Deliceto è un paese che si sente città. Lo percepiamo appena arrivati, dai tanti negozi, dalle alte palazzine della periferia, dal via vai che dal corso nuovo ti accompagna sino a piazza Europa, “affuor a la port”, come la chiamano ancora qui.
La piazza, nuova, è affollata di bar e automobili, ma da qui parte corso Margherita, spina dorsale dell’antico centro storico. A Deliceto il corso vecchio è ancora il palcoscenico privilegiato della vita del paese.
Ma, allontanandosi dal corso, anche qui le case vuote e il silenzio si impongono.
Di fronte al castello normanno-svevo, incagliato sulla collina come prua del paese, abitano ormai solo alcuni stranieri e pochi anziani, che ci raccontano di quando ci si spostava qui dalla Calabria e dalla Basilicata in cerca di lavoro, e il paese gremiva di gente tutto l’anno.
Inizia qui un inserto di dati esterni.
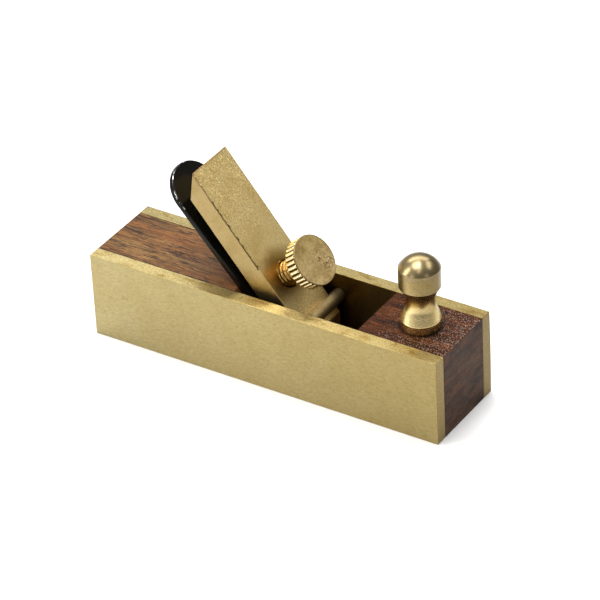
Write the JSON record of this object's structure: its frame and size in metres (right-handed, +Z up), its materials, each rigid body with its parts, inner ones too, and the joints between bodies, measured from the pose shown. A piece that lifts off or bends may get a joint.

Ma non ascoltiamo solo storie di abbandoni, di partenze. Al Bar Centrale incontriamo Stefano, giovane studente di Deliceto. Ci accompagna tra i vicoli del centro e ci mostra come lui e i sui amici stiano provando a riappropriarsi di questa parte di paese, ritrovandosi sempre più spesso tra queste case, a volte prendendole in affitto o comprandole a poco prezzo. Ci accoglie nella sua casa, in quella stessa via Calabria a cui hanno dato il nome i lavoratori forestieri di tanti decenni fa.
Mentre discutiamo di nuovi possibili modi di abitare questi paesi, notiamo, sulla parete, il manifesto del Festival della Paesologia di Aliano.